La Chronique Agora

Des cailloux en Alaska

** Je suis en Alaska, et je regarde des cailloux.

– Je me suis rendu dans cette région glaciale pour participer à un voyage d’étude géologique, où nous observons les roches, les minéraux et les ressources énergétiques… depuis la péninsule de Kenai, au sud, jusqu’à Prudhoe Bay et l’océan Arctique au nord. Je suis en compagnie d’un groupe de géologues incroyablement intelligents et doués — parmi lesquels le célèbre Gil Mull, qui faisait partie de l’équipe de Richfield Oil (devenue ARCO) qui a découvert le champs de pétrole de Prudhoe Bay et ses 15 milliards de barils en 1967.

– Dévoilons tout de suite la fin de l’histoire du premier puits dans la région de Prudhoe Bay : pour le "puits de découverte" de l’une des plus grandes trouvailles pétrolières de l’histoire, Gil et son équipe ont foré dans une calotte gazeuse de 90 mètres, au sommet d’une structure profondément enterrée, reposant sur des dizaines de mètres de grès et de conglomérat saturés de pétrole. Plusieurs mois plus tard, lorsqu’ils ont foré le puits de confirmation, 11 km environ sur le flanc de la structure, ils ont trouvé plus de 120 mètres de colonne pétrolière dans les roches.

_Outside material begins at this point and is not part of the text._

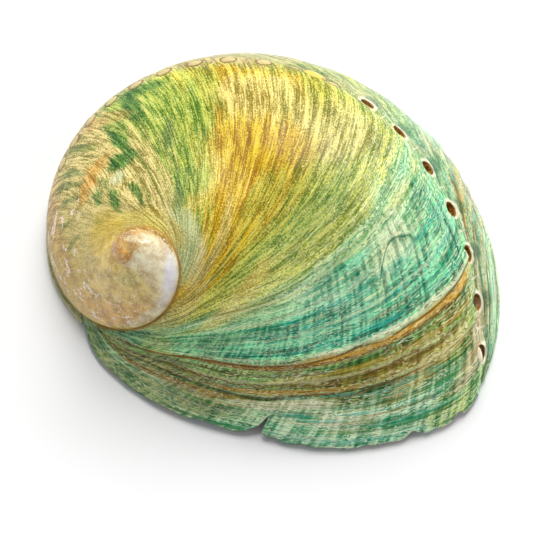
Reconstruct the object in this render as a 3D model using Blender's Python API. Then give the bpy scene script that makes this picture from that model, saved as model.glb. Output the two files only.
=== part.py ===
"""Abalone shell: one ear-shaped shell, coiled to the right round a tilted axis, lying on its rim.

Metres, +Z up. The long axis of the shell runs along X, its newest growth is at +X and its spire at -X.
The shell is one piece, because it grew as one. Every earlier growth line is the present outer lip, turned
back round the coil axis and shrunk towards the apex, so one lip outline and one growth law give the back
of the shell. The keel, which carries the row of pores, and the suture are the same spiral: each whorl
starts on the keel of the one before it.
"""

from math import cos, sin

import bmesh
import bpy
import numpy as np
from mathutils import Matrix, Vector

MM = 0.001

# Coil: a turn back in age by the angle t turns the lip round the axis and shrinks it towards the apex.
APEX = np.array((-18.8, -22.0, 21.2)) * MM
AXIS_TILT = np.radians(32.7)
AXIS_HEADING = np.radians(-102.7)
SHRINK = 0.2643
SHRINK_QUICKENING = 0.0058
WHORL_LAG = np.radians(240.0)

# Outer lip, seen from above, from the suture to the keel; its two ends are points of the keel spiral.
KEEL_START = np.array((43.0, 1.2, 0.8)) * MM
LIP_PLAN = (
    (-19.6, -33.2),
    (-13.5, -35.3),
    (-5.0, -36.1),
    (4.5, -34.7),
    (15.0, -31.1),
    (27.0, -25.8),
    (36.0, -18.8),
    (42.4, -10.3),
    (44.4, -3.8),
)
EDGE_HEIGHT = 0.8 * MM

# Side wall under the keel: how far its foot stands out for its height, at the lip and at the spire.
WALL_SPREAD_AT_LIP = 0.48
WALL_SPREAD_AT_SPIRE = 0.12
WALL_SPREAD_FADE = np.radians((60.0, 190.0))
SPIRE_FLARE = 0.8 * MM
SPIRE_FLARE_SPAN = np.radians((175.0, 220.0))
WALL_ROUNDNESS = 0.5
ARCH_HEIGHT = 2.4 * MM
ARCH_SPAN = np.radians((40.0, 165.0))

# Thickness of the shell, and the flat shelf along the inside of its left edge.
WALL_THICKNESS = 1.9 * MM
LIP_THICKNESS = 0.9 * MM
LIP_TAPER = np.radians(25.0)
LIP_CHAMFER = 0.25 * MM
LIP_LAND = 1.3 * MM
LEAST_CLEARANCE = 0.3 * MM
SHELF_WIDTH = 4.5 * MM
SHELF_RISE = np.radians((20.0, 60.0))
SHELF_FALL = np.radians((130.0, 185.0))

# Open pores along the keel, newest first. They drift from the back onto the wall as they get older.
PORE_AGES = np.radians((5.5, 14.5, 23.5, 32.5, 42.0, 51.5, 61.0))
PORE_DRIFT = np.array((-0.7, 0.5)) * MM
PORE_LENGTH = 2.6 * MM
PORE_WIDTH = 1.65 * MM
PORE_DEPTH = 5.0 * MM
PORE_LEAN = np.radians(38.0)
PORE_SIDES = 10

# Mesh: rows are growth lines, and columns run from the suture over the back and down the wall.
ROWS_PER_LAG = 48
BACK_COLUMNS = 16
WALL_COLUMNS = 4
SPIRE_ROWS = 60
CURVE_STEPS = 24
NORMAL_SMOOTHING = 6
SMALL_TURN = 0.01

COLOUR = (0.36, 0.46, 0.27, 1.0)
ROUGHNESS = 0.35


def ramp(value, start, end):
    """0 before start, 1 after end, and a smooth rise between them."""
    share = np.clip((value - start) / (end - start), 0.0, 1.0)
    return share * share * (3.0 - 2.0 * share)


def coil_axis():
    sideways = np.sin(AXIS_TILT)
    return np.array((sideways * np.cos(AXIS_HEADING), sideways * np.sin(AXIS_HEADING), np.cos(AXIS_TILT)))


def turned_back(points, age):
    """Points of the present lip, where they were when the shell was younger by this angle."""
    axis = coil_axis()
    arms = np.asarray(points) - APEX
    along = np.outer(arms @ axis, axis)
    turned = along + (arms - along) * np.cos(age) + np.cross(axis, arms) * np.sin(age)
    return APEX + turned * np.exp(-(SHRINK * age + SHRINK_QUICKENING * age * age))


def keel(age):
    return turned_back(KEEL_START[None], age)[0]


def smooth_curve(points, count):
    """count + 1 points, evenly spaced along a Catmull-Rom curve through the given ones."""
    ends = np.vstack((2 * points[0] - points[1], points, 2 * points[-1] - points[-2]))
    t = np.linspace(0.0, 1.0, CURVE_STEPS, endpoint=False)[:, None]
    pieces = []
    for a, b, c, d in zip(ends, ends[1:], ends[2:], ends[3:]):
        pieces.append(
            0.5 * (2 * b + (c - a) * t + (2 * a - 5 * b + 4 * c - d) * t**2 + (3 * b - a - 3 * c + d) * t**3)
        )
    dense = np.vstack(pieces + [points[-1:]])
    length = np.concatenate(([0.0], np.cumsum(np.linalg.norm(np.diff(dense, axis=0), axis=1))))
    where = np.linspace(0.0, length[-1], count + 1)
    return np.stack([np.interp(where, length, dense[:, axis]) for axis in range(3)], axis=1)


def outer_lip():
    """The present lip, from the suture to the keel."""
    plan = np.array([(x, y, EDGE_HEIGHT / MM) for x, y in LIP_PLAN]) * MM
    lip = smooth_curve(np.vstack((keel(WHORL_LAG), plan, KEEL_START)), BACK_COLUMNS)
    lip[:, 2] = np.maximum(lip[:, 2], EDGE_HEIGHT)
    return lip


def growth_line(lip, age):
    """The lip at an earlier age. Its first point is drawn onto the keel of the whorl before."""
    line = turned_back(lip, age)
    pull = np.linspace(1.0, 0.0, len(lip))[:, None] ** 2
    return line + pull * (keel(age + WHORL_LAG) - line[0])


def outward(age):
    """Level direction away from the coil, square to the keel."""
    step = keel(age + SMALL_TURN) - keel(age - SMALL_TURN)
    side = np.array((step[1], -step[0], 0.0))
    return side / np.linalg.norm(side)


def rim_height(age):
    """Height of the edge over the surface it lies on: it arches up a little along the left side."""
    start, end = ARCH_SPAN
    share = np.clip((age - start) / (end - start), 0.0, 1.0)
    return EDGE_HEIGHT + ARCH_HEIGHT * np.sin(np.pi * share) ** 2


def wall_line(age):
    """The wall from just under the keel to the edge, a rounded shoulder over a steep side."""
    top = keel(age)
    drop = top[2] - rim_height(age)
    share = WALL_SPREAD_AT_LIP + (WALL_SPREAD_AT_SPIRE - WALL_SPREAD_AT_LIP) * ramp(age, *WALL_SPREAD_FADE)
    spread = drop * share + SPIRE_FLARE * ramp(age, *SPIRE_FLARE_SPAN)
    down = np.linspace(0.0, 1.0, WALL_COLUMNS + 1)[1:]
    out_share = down + WALL_ROUNDNESS * (np.sin(down * np.pi / 2) - down)
    drop_share = down + WALL_ROUNDNESS * (1.0 - np.cos(down * np.pi / 2) - down)
    return top + np.outer(out_share * spread, outward(age)) - np.outer(drop_share * drop, (0.0, 0.0, 1.0))


def outer_surface():
    """Points of the outside with their ages, its faces, and the loop of points along the edge."""
    lip = outer_lip()
    step = WHORL_LAG / ROWS_PER_LAG
    last_row = ROWS_PER_LAG + SPIRE_ROWS
    points = []
    ages = []
    back = []
    for row in range(last_row + 1):
        line = growth_line(lip, row * step)
        own = line if row < ROWS_PER_LAG else line[:-1]
        back.append(list(range(len(points), len(points) + len(own))))
        points.extend(own)
        ages.extend([row * step] * len(own))
        if row >= ROWS_PER_LAG:
            back[row].append(back[row - ROWS_PER_LAG][0])
    wall = [[back[0][-1]] * (WALL_COLUMNS + 1)]
    for row in range(1, ROWS_PER_LAG + 1):
        wall.append([back[row][-1]] + list(range(len(points), len(points) + WALL_COLUMNS)))
        points.extend(wall_line(row * step))
        ages.extend([row * step] * WALL_COLUMNS)
    nucleus = len(points)
    points.append(np.mean([points[row[0]] for row in back[SPIRE_ROWS:]], axis=0))
    ages.append(last_row * step)

    faces = []
    for rows in (back, wall):
        for older, newer in zip(rows[1:], rows):
            for column in range(len(newer) - 1):
                corners = (newer[column], newer[column + 1], older[column + 1], older[column])
                faces.append(tuple(dict.fromkeys(corners)))
    hole = [row[0] for row in back[SPIRE_ROWS:]] + back[last_row][1:]
    faces.extend((a, b, nucleus) for a, b in zip(hole, hole[1:]))
    edge = back[0] + [line[-1] for line in wall[1:]] + wall[-1][-2:0:-1]
    return np.array(points), np.array(ages), faces, edge


def smoothed_normals(points, faces):
    """Outward directions of the points, evened out over their neighbours."""
    normals = np.zeros_like(points)
    pairs = set()
    for face in faces:
        corners = points[list(face)]
        normal = np.cross(corners[1] - corners[0], corners[2] - corners[0])
        normal += np.cross(corners[2] - corners[0], corners[-1] - corners[0])
        normals[list(face)] += normal
        pairs.update(tuple(sorted(pair)) for pair in zip(face, face[1:] + face[:1]))
    ends = np.array(sorted(pairs))
    for _ in range(NORMAL_SMOOTHING):
        normals /= np.linalg.norm(normals, axis=1)[:, None]
        total = normals.copy()
        np.add.at(total, ends[:, 0], normals[ends[:, 1]])
        np.add.at(total, ends[:, 1], normals[ends[:, 0]])
        normals = total
    return normals / np.linalg.norm(normals, axis=1)[:, None]


def level_inward(corners):
    """Level directions from the points of the edge loop towards the inside of the shell."""
    along = np.roll(corners, -1, axis=0) - np.roll(corners, 1, axis=0)
    side = np.stack((-along[:, 1], along[:, 0], np.zeros(len(corners))), axis=1)
    return side / np.linalg.norm(side, axis=1)[:, None]


def inner_surface(points, ages, faces, edge):
    """The outside moved in by the thickness of the shell, and the foot of the edge between the two.

    The edge ends in a level land that the shell lies on, except where it climbs to the suture."""
    thickness = LIP_THICKNESS + (WALL_THICKNESS - LIP_THICKNESS) * ramp(ages, 0.0, LIP_TAPER)
    inner = points - smoothed_normals(points, faces) * thickness[:, None]
    inner[:, 2] = np.maximum(inner[:, 2], LEAST_CLEARANCE)
    foot = (points[edge] + inner[edge]) / 2
    lying = edge[: len(edge) - WALL_COLUMNS + 1]
    shelf = ramp(ages[lying], *SHELF_RISE) * (1.0 - ramp(ages[lying], *SHELF_FALL))
    land = LIP_LAND + (SHELF_WIDTH - LIP_LAND) * shelf
    inward = level_inward(points[edge])[: len(lying)]
    down = np.array((0.0, 0.0, EDGE_HEIGHT))
    inner[lying] = points[lying] + inward * land[:, None] - down
    foot[: len(lying)] = points[lying] + inward * LIP_CHAMFER - down
    return inner, foot


def make_shell():
    """The whole wall of the shell as one closed mesh, standing on its edge over the origin."""
    outer, ages, faces, edge = outer_surface()
    inner, foot = inner_surface(outer, ages, faces, edge)
    points = np.vstack((outer, inner, foot))
    count = len(outer)
    all_faces = list(faces) + [tuple(count + index for index in reversed(face)) for face in faces]
    for spot, (a, b) in enumerate(zip(edge, edge[1:] + edge[:1])):
        c = 2 * count + spot
        d = 2 * count + (spot + 1) % len(edge)
        all_faces.append((b, a, c, d))
        all_faces.append((d, c, count + a, count + b))
    mesh = bpy.data.meshes.new("abalone_shell")
    mesh.from_pydata(points.tolist(), [], all_faces)
    mesh.shade_smooth()
    shell = bpy.data.objects.new("abalone_shell", mesh)
    bpy.context.scene.collection.objects.link(shell)
    return shell


def make_pore_cutter():
    """Oval pegs square to the keel, one for each open pore. They stay a guide and aren't rendered."""
    cutter_mesh = bmesh.new()
    drift = np.linspace(*PORE_DRIFT, len(PORE_AGES))
    for age, aside in zip(PORE_AGES, drift):
        out = Vector(outward(age))
        ahead = Vector(keel(age - SMALL_TURN) - keel(age + SMALL_TURN)).normalized()
        peg_axis = (out * sin(PORE_LEAN) + Vector((0.0, 0.0, cos(PORE_LEAN)))).normalized()
        peg_axis = (peg_axis - ahead * peg_axis.dot(ahead)).normalized()
        across = peg_axis.cross(ahead)
        place = Matrix((ahead * PORE_LENGTH / 2, across * PORE_WIDTH / 2, peg_axis)).transposed().to_4x4()
        place.translation = Vector(keel(age)) + out * aside
        bmesh.ops.create_cone(
            cutter_mesh,
            cap_ends=True,
            segments=PORE_SIDES,
            radius1=1.0,
            radius2=1.0,
            depth=PORE_DEPTH,
            matrix=place,
        )
    bmesh.ops.recalc_face_normals(cutter_mesh, faces=cutter_mesh.faces)
    mesh = bpy.data.meshes.new("pore_cutter")
    cutter_mesh.to_mesh(mesh)
    cutter_mesh.free()
    cutter = bpy.data.objects.new("pore_cutter", mesh)
    cutter.hide_render = True
    cutter.display_type = "WIRE"
    bpy.context.scene.collection.objects.link(cutter)
    return cutter


def open_pores(shell, cutter):
    cut = shell.modifiers.new("pores", "BOOLEAN")
    cut.operation = "DIFFERENCE"
    cut.solver = "EXACT"
    cut.object = cutter


def clear_scene():
    for obj in list(bpy.data.objects):
        bpy.data.objects.remove(obj, do_unlink=True)


def shell_material():
    material = bpy.data.materials.new("polished_shell")
    material.use_nodes = True
    surface = material.node_tree.nodes["Principled BSDF"]
    surface.inputs["Base Color"].default_value = COLOUR
    surface.inputs["Roughness"].default_value = ROUGHNESS
    surface.inputs["Metallic"].default_value = 0.0
    return material


def main():
    clear_scene()
    shell = make_shell()
    shell.data.materials.append(shell_material())
    open_pores(shell, make_pore_cutter())


if __name__ == "__main__":
    main()
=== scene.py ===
"""Looks of the polished abalone shell: its surface, colours, stage, light and camera.

One closed mesh takes the place of the CAD shell. It follows the same growth law and constants as the CAD
model, on a much finer net, and adds what that leaves out: growth ridges, scars, plugs in the closed pores,
chips in the lip. Every point keeps its age (how far the shell had grown, as an angle round the coil) and
its place across the whorl, and the material is painted in those two.
"""

import bpy
import numpy as np
from mathutils import Matrix, Vector
from mathutils.bvhtree import BVHTree
from mathutils.interpolate import poly_3d_calc


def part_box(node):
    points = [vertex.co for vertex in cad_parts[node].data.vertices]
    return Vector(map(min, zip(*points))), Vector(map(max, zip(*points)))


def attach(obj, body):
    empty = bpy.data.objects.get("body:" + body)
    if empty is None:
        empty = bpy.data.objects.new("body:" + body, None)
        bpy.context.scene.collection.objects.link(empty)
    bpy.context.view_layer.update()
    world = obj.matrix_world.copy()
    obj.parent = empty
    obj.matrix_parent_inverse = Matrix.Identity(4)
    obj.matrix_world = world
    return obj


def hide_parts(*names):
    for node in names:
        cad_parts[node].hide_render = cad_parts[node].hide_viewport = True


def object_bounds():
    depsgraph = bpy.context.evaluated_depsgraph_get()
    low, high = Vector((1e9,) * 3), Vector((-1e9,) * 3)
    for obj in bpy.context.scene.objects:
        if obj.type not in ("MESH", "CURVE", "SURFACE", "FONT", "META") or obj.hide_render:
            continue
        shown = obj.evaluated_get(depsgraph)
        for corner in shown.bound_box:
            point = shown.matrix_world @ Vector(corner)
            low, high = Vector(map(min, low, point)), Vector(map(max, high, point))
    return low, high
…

Gil nous a décrit comment, durant une opération de forage, ils ont retiré la sonde du tube de forage, et, dit-il, "ça a simplement coulé — du sable, des cailloux et du pétrole, à 82°C environ, coulant et fumant sur la plateforme de forage".

– Oui, Gil a eu la chance de faire partie du groupe qui a trouvé le plus grand champ de pétrole jamais découvert aux Etats-Unis ou au Canada — 10 milliards de barils environ, pensait-on à l’époque (on sait à présent qu’il était bien plus vaste, frôlant les 15 milliards de barils). Mais le champ de Prudhoe Bay n’a été développé uniquement à cause de sa taille. S’il avait été plus petit, cela n’aurait pas été profitable, parce qu’il n’y avait pas d’autres infrastructures en place dans cette région sauvage et éloignée de tout. L’étape suivante fut de construire une route et le pipe-line adjacent — ce qui nécessita une loi de la part du Congrès US et un total de 11 milliards de dollars de 1970.

** Pourrions-nous faire la même chose aujourd’hui ? Et — devons-nous demander — est-ce que cela en vaudrait la peine ? Pour reformuler la question, d’où proviendront les prochains 15 milliards de barils de pétrole brut… et combien coûteront-ils ?

– Dans un monde où les ressources pétrolières sont en déclin constant, tandis que la demande augmente sans cesse, la hausse des prix du pétrole semble inévitable… surtout lorsqu’une grande partie de ces ressources repose à des centaines de mètres sous des terres inhospitalières.

– Le pétrole brut continuera d’arriver depuis des pays lointains, mais il ne sera pas bon marché. En d’autres termes, les prochains litres d’essence ne seront pas aussi économiques que les précédents.